# Make your own passive laptop cooler.



## Nemesis99 (Jun 14, 2014)

So my laptop was going too high during long gaming sessions (~81 C). Finally I decided to make laptop cooler and here it is...
This will be completely free!!! Zero investments except half hour of your time.
Steps for making laptop cooler from scrap box.

Get old laptop box
*i.imgur.com/0uuFp8j.jpg
Look at the back of your laptop and cut vents pn box.
*i.imgur.com/01pgYvn.jpg
Cut side of laptop diagonally - keep that angle between 10 to 30 degrees. I found 10 degree has more ergo feel.
*i.imgur.com/faL9Snl.jpg
Finally cut some vents on back for good air flow.
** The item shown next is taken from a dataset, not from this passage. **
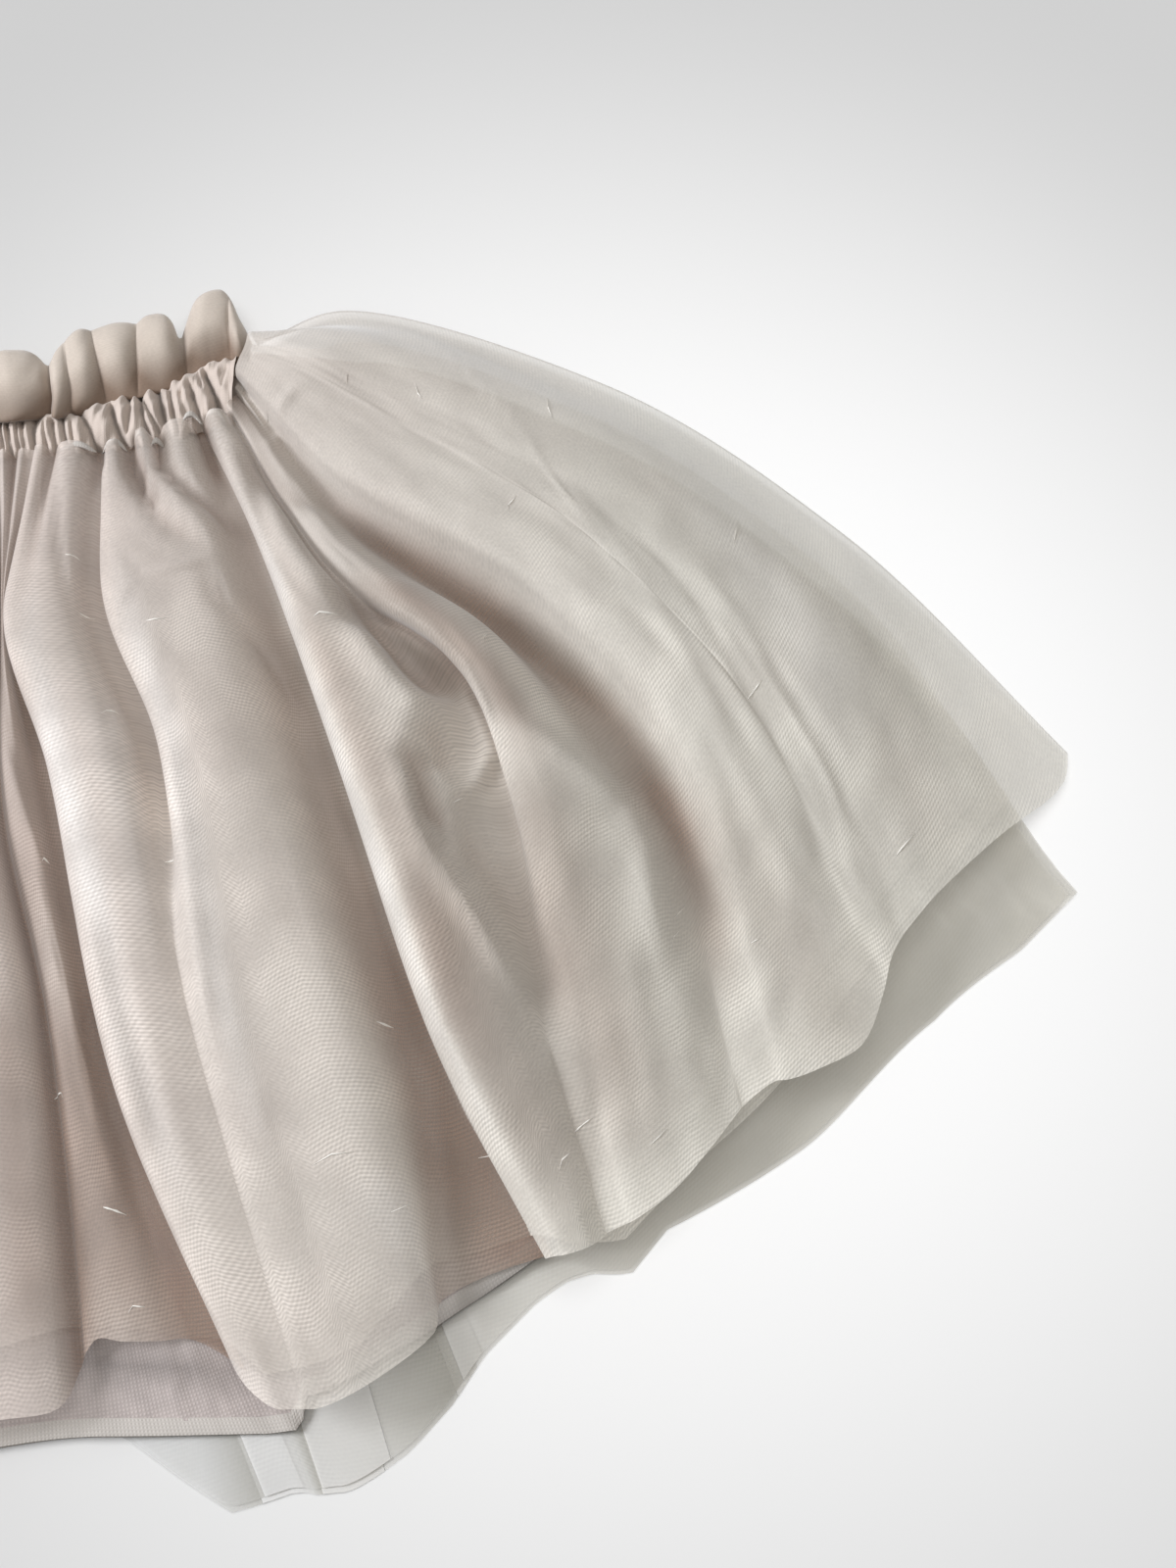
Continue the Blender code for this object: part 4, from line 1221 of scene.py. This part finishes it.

Numbers - My temp reading now never go beyond 73 C while playing gams.
Further upgrades - I am planning to add one cheap LED fan - Deepcool XFAN80L - Deepcool: Flipkart.com 

If this dont bring the temps beow 70 C then I've to buy come good branded cooling pads like Notepal L1


----------



## $hadow (Jun 14, 2014)

*Re: Make you own passive laptop cooler.*

Why not buy a good cooler at the first place.  
FYI 81° during gaming is absolutely normal.


----------



## powerhoney (Jun 14, 2014)

*Re: Make you own passive laptop cooler.*

Nice DIY!!! Congrats...


----------



## .jRay. (Jun 14, 2014)

*Re: Make you own passive laptop cooler.*



$hadow said:


> Why not buy a good cooler at the first place.
> FYI 81° during gaming is absolutely normal.



Mine never seems to go beyond 70 after an hour.


----------



## $hadow (Jun 14, 2014)

*Re: Make you own passive laptop cooler.*



.jRay. said:


> Mine never seems to go beyond 70 after an hour.


Anything around 90 us fine. And above 95 is a caution sign for me.

- - - Updated - - -



.jRay. said:


> Mine never seems to go beyond 70 after an hour.


Anything around 90 is fine. And above 95 is a caution sign for me.


----------